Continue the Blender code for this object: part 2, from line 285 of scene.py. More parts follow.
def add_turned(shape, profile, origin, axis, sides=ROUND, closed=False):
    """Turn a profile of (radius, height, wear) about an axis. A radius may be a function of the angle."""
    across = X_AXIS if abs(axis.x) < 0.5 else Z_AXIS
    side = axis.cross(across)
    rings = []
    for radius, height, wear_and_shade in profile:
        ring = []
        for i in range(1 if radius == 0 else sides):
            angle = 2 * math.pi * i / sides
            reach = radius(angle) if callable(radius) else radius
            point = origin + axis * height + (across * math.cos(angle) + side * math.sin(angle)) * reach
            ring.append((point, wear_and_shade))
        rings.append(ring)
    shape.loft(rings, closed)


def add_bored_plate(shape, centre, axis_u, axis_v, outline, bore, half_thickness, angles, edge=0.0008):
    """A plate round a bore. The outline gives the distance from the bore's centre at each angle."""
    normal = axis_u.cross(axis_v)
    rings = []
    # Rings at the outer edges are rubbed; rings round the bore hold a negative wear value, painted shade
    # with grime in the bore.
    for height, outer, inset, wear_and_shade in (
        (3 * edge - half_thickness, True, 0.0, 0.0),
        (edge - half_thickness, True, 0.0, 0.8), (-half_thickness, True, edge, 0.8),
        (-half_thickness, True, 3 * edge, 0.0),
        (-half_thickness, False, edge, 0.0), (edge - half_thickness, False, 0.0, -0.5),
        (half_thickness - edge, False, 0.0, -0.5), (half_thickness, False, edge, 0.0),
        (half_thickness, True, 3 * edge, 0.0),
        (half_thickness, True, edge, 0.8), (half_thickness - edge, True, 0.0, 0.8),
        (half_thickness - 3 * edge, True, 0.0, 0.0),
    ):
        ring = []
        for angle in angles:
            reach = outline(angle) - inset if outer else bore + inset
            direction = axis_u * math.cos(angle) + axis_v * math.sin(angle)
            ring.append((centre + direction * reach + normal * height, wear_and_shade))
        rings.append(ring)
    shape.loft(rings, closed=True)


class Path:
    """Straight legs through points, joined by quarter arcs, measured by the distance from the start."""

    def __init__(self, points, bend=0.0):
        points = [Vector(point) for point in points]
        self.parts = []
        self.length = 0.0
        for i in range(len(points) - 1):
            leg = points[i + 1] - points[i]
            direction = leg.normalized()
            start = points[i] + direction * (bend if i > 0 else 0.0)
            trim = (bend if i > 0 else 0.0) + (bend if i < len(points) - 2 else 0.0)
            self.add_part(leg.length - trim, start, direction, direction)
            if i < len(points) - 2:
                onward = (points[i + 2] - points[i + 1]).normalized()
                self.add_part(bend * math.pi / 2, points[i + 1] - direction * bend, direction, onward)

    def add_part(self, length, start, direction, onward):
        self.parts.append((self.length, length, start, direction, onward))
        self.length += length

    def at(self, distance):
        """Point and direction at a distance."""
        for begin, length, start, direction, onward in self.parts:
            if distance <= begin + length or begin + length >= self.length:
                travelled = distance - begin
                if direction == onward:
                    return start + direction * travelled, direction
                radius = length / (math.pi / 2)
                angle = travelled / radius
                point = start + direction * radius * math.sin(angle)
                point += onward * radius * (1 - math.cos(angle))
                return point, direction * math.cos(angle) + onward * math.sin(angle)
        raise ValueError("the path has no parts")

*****

• [WRITTEN INSTRUCTION]: Give every line of the material again, exactly as it reads.

• [WRITTEN RESPONSE]:
Continue the Blender code for this object: part 2, from line 285 of scene.py. More parts follow.
def add_turned(shape, profile, origin, axis, sides=ROUND, closed=False):
    """Turn a profile of (radius, height, wear) about an axis. A radius may be a function of the angle."""
    across = X_AXIS if abs(axis.x) < 0.5 else Z_AXIS
    side = axis.cross(across)
    rings = []
    for radius, height, wear_and_shade in profile:
        ring = []
        for i in range(1 if radius == 0 else sides):
            angle = 2 * math.pi * i / sides
            reach = radius(angle) if callable(radius) else radius
            point = origin + axis * height + (across * math.cos(angle) + side * math.sin(angle)) * reach
            ring.append((point, wear_and_shade))
        rings.append(ring)
    shape.loft(rings, closed)


def add_bored_plate(shape, centre, axis_u, axis_v, outline, bore, half_thickness, angles, edge=0.0008):
    """A plate round a bore. The outline gives the distance from the bore's centre at each angle."""
    normal = axis_u.cross(axis_v)
    rings = []
    # Rings at the outer edges are rubbed; rings round the bore hold a negative wear value, painted shade
    # with grime in the bore.
    for height, outer, inset, wear_and_shade in (
        (3 * edge - half_thickness, True, 0.0, 0.0),
        (edge - half_thickness, True, 0.0, 0.8), (-half_thickness, True, edge, 0.8),
        (-half_thickness, True, 3 * edge, 0.0),
        (-half_thickness, False, edge, 0.0), (edge - half_thickness, False, 0.0, -0.5),
        (half_thickness - edge, False, 0.0, -0.5), (half_thickness, False, edge, 0.0),
        (half_thickness, True, 3 * edge, 0.0),
        (half_thickness, True, edge, 0.8), (half_thickness - edge, True, 0.0, 0.8),
        (half_thickness - 3 * edge, True, 0.0, 0.0),
    ):
        ring = []
        for angle in angles:
            reach = outline(angle) - inset if outer else bore + inset
            direction = axis_u * math.cos(angle) + axis_v * math.sin(angle)
            ring.append((centre + direction * reach + normal * height, wear_and_shade))
        rings.append(ring)
    shape.loft(rings, closed=True)


class Path:
    """Straight legs through points, joined by quarter arcs, measured by the distance from the start."""

    def __init__(self, points, bend=0.0):
        points = [Vector(point) for point in points]
        self.parts = []
        self.length = 0.0
        for i in range(len(points) - 1):
            leg = points[i + 1] - points[i]
            direction = leg.normalized()
            start = points[i] + direction * (bend if i > 0 else 0.0)
            trim = (bend if i > 0 else 0.0) + (bend if i < len(points) - 2 else 0.0)
            self.add_part(leg.length - trim, start, direction, direction)
            if i < len(points) - 2:
                onward = (points[i + 2] - points[i + 1]).normalized()
                self.add_part(bend * math.pi / 2, points[i + 1] - direction * bend, direction, onward)

    def add_part(self, length, start, direction, onward):
        self.parts.append((self.length, length, start, direction, onward))
        self.length += length

    def at(self, distance):
        """Point and direction at a distance."""
        for begin, length, start, direction, onward in self.parts:
            if distance <= begin + length or begin + length >= self.length:
                travelled = distance - begin
                if direction == onward:
                    return start + direction * travelled, direction
                radius = length / (math.pi / 2)
                angle = travelled / radius
                point = start + direction * radius * math.sin(angle)
                point += onward * radius * (1 - math.cos(angle))
                return point, direction * math.cos(angle) + onward * math.sin(angle)
        raise ValueError("the path has no parts")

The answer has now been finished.